TASK DETAILS
Exactly the lines from the start of the data through the line containing "# ---------- meshes" should be output, with both ends kept and nothing added.

RECORD EXTRACTS

## Begin

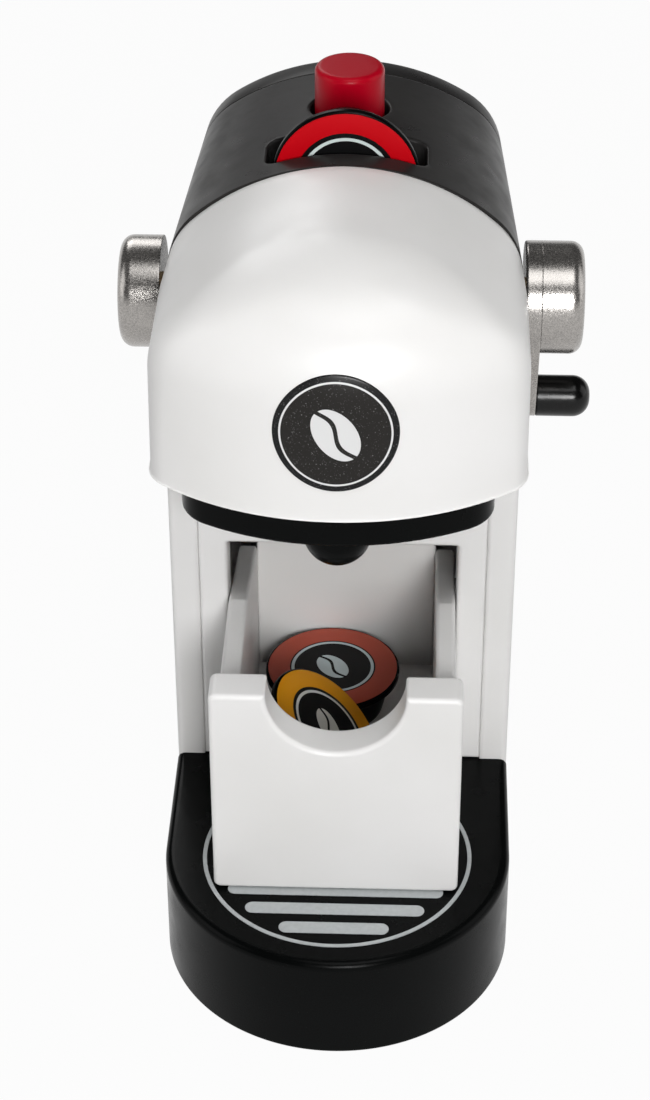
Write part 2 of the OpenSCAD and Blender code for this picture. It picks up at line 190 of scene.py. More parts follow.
CORNER_STEPS, BOW_STEPS = 10, 36              # steps of a crowned outline's corner arcs and of its bow
SECTION_BOW, SECTION_CORNER = 68.0, 24.0      # radii of the head's crown and shoulders, seen from the front


def crowned(half, apex, bow, corner, foot, sides):
    """Outline of straight sides, corner arcs and a bowed top, right foot to left foot.

    half, apex, bow and corner may be arrays: one outline per value, all with the same number of
    points. The corner arcs touch the sides at x = half and the bow of radius bow from inside.
    sides holds the heights of the points on the straight sides: fractions of the side, or
    millimetres where one of them is over 2.
    """
    half, apex, bow, corner, foot = np.broadcast_arrays(*map(np.atleast_1d, (half, apex, bow, corner, foot)))
    half, apex, bow, corner, foot = (v[:, None].astype(float) for v in (half, apex, bow, corner, foot))
    cx = half - corner
    rise = np.sqrt(np.maximum((bow - corner) ** 2 - cx ** 2, 1e-9))
    cy = apex - bow + rise
    lean = np.arctan2(cx, rise)
    sides = np.asarray(sides, float)[None]
    side_y = sides if np.max(sides) > 2 else foot + (cy - foot) * sides
    side_y = np.broadcast_to(side_y, (len(half), sides.shape[1]))
    side_x = np.broadcast_to(half, side_y.shape)
    a = (math.pi / 2 - lean) * np.linspace(0, 1, CORNER_STEPS + 1)[None]
    corner_x, corner_y = cx + corner * np.cos(a), cy + corner * np.sin(a)
    b = lean * np.linspace(1, -1, BOW_STEPS + 1)[None, 1:-1]
    bow_x, bow_y = bow * np.sin(b), apex - bow + bow * np.cos(b)
    x = np.concatenate([side_x, corner_x, bow_x, -corner_x[:, ::-1], -side_x[:, ::-1]], 1)
    y = np.concatenate([side_y, corner_y, bow_y, corner_y[:, ::-1], side_y[:, ::-1]], 1)
    return np.stack([x, y], 2)


# ---------- meshes ----------


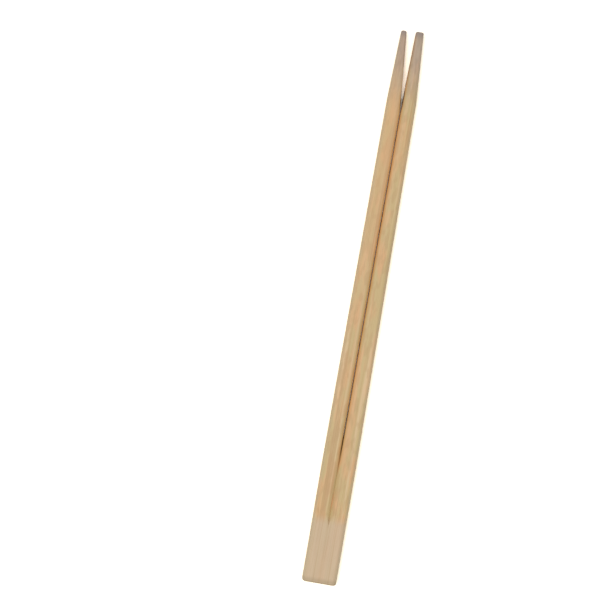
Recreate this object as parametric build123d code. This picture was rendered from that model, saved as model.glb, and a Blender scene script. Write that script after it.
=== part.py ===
from build123d import *
from typing import NamedTuple
import math
import os

# A pair of disposable chopsticks made from one strip of bamboo, not yet broken apart.
# Lengths are in millimetres. X runs across the pair, Y runs from the butt to the tips, Z is up.
# The origin lies under the middle of the pair, on the surface that it rests on.
# Places along the pair are distances from the butt, and heights are from its middle plane.

# The strip as it is sawn, which stays bare at the head
length = 230.0
head_width = 14.2
head_thickness = 5.0
head_edge_radius = 1.86
butt_edge_radius = 0.8

# The planed body, which lies a little below the head on both faces
plane_depth = 0.15
planed_from = 31.0
cutter_radius = 20.0
body_edge_radius = 1.9
side_crease = 12.0  # degrees between the side wall and the rounding where they meet
straight_run = 19.0  # how far the planed body keeps its full width
neck_width = 12.2  # where the points begin

# The groove that the same cutter leaves between the two sticks
groove_width = 3.8
groove_depth = 1.1
split_offset = 0.35  # how far left of the middle the split line starts at the butt
split_drift = 0.5  # how far to the right the split line has run by the tips

# The slit, cut by a thin round blade that comes down through the upper face
slit_width = 0.4
slit_from = 50.0
blade_radius = 60.0
blade_reach = 0.5  # how far the blade comes out below the strip

# The points, which differ a little from each other
point_length = 29.5
left_tip_width = 2.3
right_tip_width = 3.3
left_tip_shortfall = 0.45
tip_thickness = 2.7
tip_edge_radius = 0.9
tip_end_radius = 0.5

# The gap between the points, cut from the upper face by a round blade that follows the slit
gap_length = 33.7
gap_blade_radius = 20.0
gap_blade_reach = 0.7
tip_gap = 3.75
gap_offset = 0.9  # how far left of the middle the gap lies at the tips

# What follows from these
middle = head_thickness / 2
face_height = middle - plane_depth
half_slit = slit_width / 2
narrow_from = planed_from + straight_run
neck_from = length - point_length
gap_from = length - gap_length
gap_arbor_height = gap_blade_radius - middle - gap_blade_reach
gap_arbor = gap_from + math.sqrt(gap_blade_radius**2 - (gap_arbor_height - face_height) ** 2)
parted_from = gap_arbor - math.sqrt(gap_blade_radius**2 - (gap_arbor_height + face_height) ** 2)
LEFT = -1
RIGHT = 1
CLEAR = 2.0  # how far a cutting form stands out past what it cuts
WALL_SHARE = 0.45  # the most of a wall that one rounding may take
END_RATIO = 0.8  # the most that an end's rounding may be of the long edges' rounding
END_STEPS = 4  # bands in the rounding of a tip's end


class StickSection(NamedTuple):
    """One stick's section: its walls, its faces, and how far its roundings reach."""

    outer_x: float
    inner_x: float
    face: float
    outer_run: float
    outer_drop: float
    inner_run: float
    inner_drop: float


def at(x, height, from_butt):
    """A point given across the pair, above its middle plane and from the butt."""
    return Vector(x, from_butt - length / 2, middle + height)


def blend(first, last, share):
    """The value, or the section, that lies the given share of the way from first to last."""
    if isinstance(first, StickSection):
        return StickSection(*(blend(a, b, share) for a, b in zip(first, last)))
    return first + (last - first) * share


def split_x(from_butt):
    """The line of the split, which runs a little askew."""
    return split_drift * from_butt / length - split_offset


def half_width(from_butt):
    """Half the width of the planed body: constant at first, then narrowing up to the points."""
    if from_butt <= narrow_from:
        return head_width / 2
    share = (from_butt - narrow_from) / (neck_from - narrow_from)
    return blend(head_width, neck_width, share) / 2


def tip_end(side):
    """How far from the butt a stick ends."""
    return length if side == RIGHT else length - left_tip_shortfall


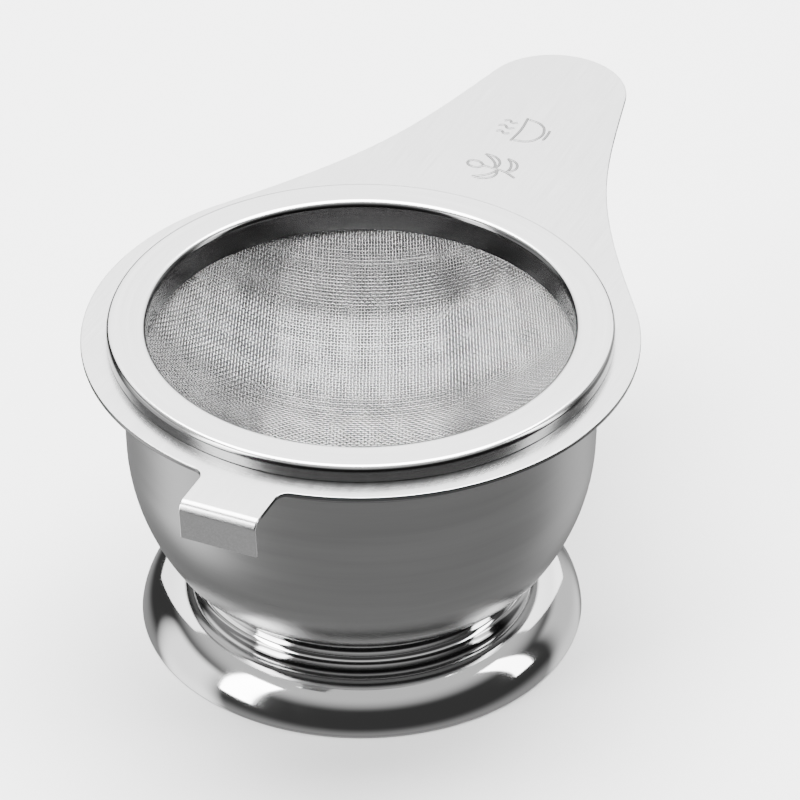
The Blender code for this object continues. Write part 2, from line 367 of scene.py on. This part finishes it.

## End

ANSWER TO THE TASK
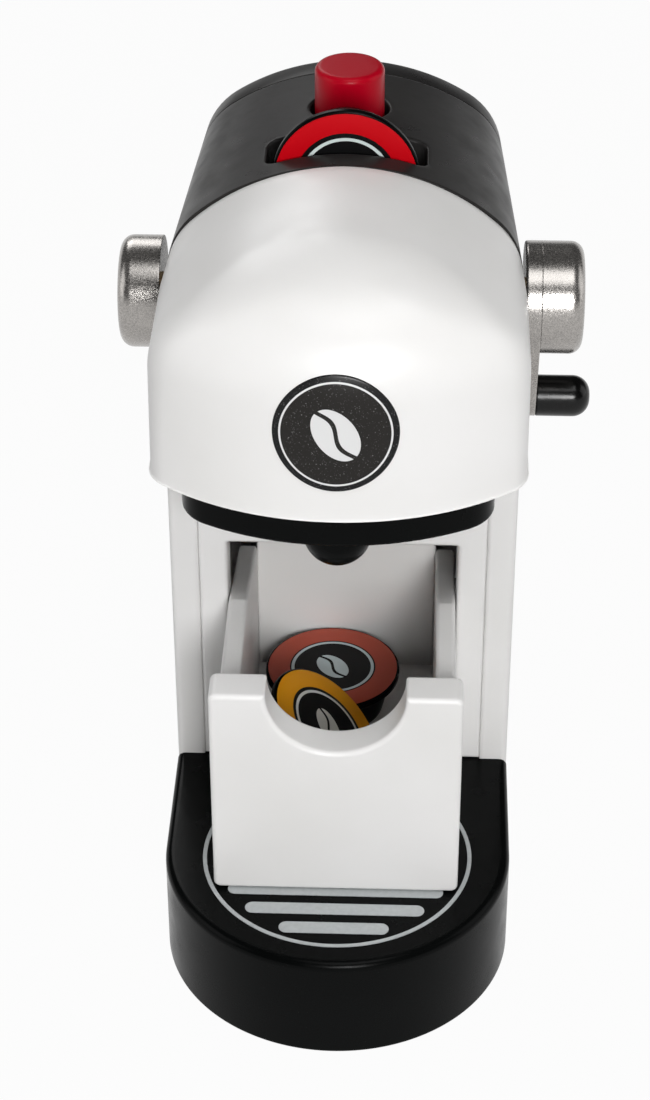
Write part 2 of the OpenSCAD and Blender code for this picture. It picks up at line 190 of scene.py. More parts follow.
CORNER_STEPS, BOW_STEPS = 10, 36              # steps of a crowned outline's corner arcs and of its bow
SECTION_BOW, SECTION_CORNER = 68.0, 24.0      # radii of the head's crown and shoulders, seen from the front


def crowned(half, apex, bow, corner, foot, sides):
    """Outline of straight sides, corner arcs and a bowed top, right foot to left foot.

    half, apex, bow and corner may be arrays: one outline per value, all with the same number of
    points. The corner arcs touch the sides at x = half and the bow of radius bow from inside.
    sides holds the heights of the points on the straight sides: fractions of the side, or
    millimetres where one of them is over 2.
    """
    half, apex, bow, corner, foot = np.broadcast_arrays(*map(np.atleast_1d, (half, apex, bow, corner, foot)))
    half, apex, bow, corner, foot = (v[:, None].astype(float) for v in (half, apex, bow, corner, foot))
    cx = half - corner
    rise = np.sqrt(np.maximum((bow - corner) ** 2 - cx ** 2, 1e-9))
    cy = apex - bow + rise
    lean = np.arctan2(cx, rise)
    sides = np.asarray(sides, float)[None]
    side_y = sides if np.max(sides) > 2 else foot + (cy - foot) * sides
    side_y = np.broadcast_to(side_y, (len(half), sides.shape[1]))
    side_x = np.broadcast_to(half, side_y.shape)
    a = (math.pi / 2 - lean) * np.linspace(0, 1, CORNER_STEPS + 1)[None]
    corner_x, corner_y = cx + corner * np.cos(a), cy + corner * np.sin(a)
    b = lean * np.linspace(1, -1, BOW_STEPS + 1)[None, 1:-1]
    bow_x, bow_y = bow * np.sin(b), apex - bow + bow * np.cos(b)
    x = np.concatenate([side_x, corner_x, bow_x, -corner_x[:, ::-1], -side_x[:, ::-1]], 1)
    y = np.concatenate([side_y, corner_y, bow_y, corner_y[:, ::-1], side_y[:, ::-1]], 1)
    return np.stack([x, y], 2)


# ---------- meshes ----------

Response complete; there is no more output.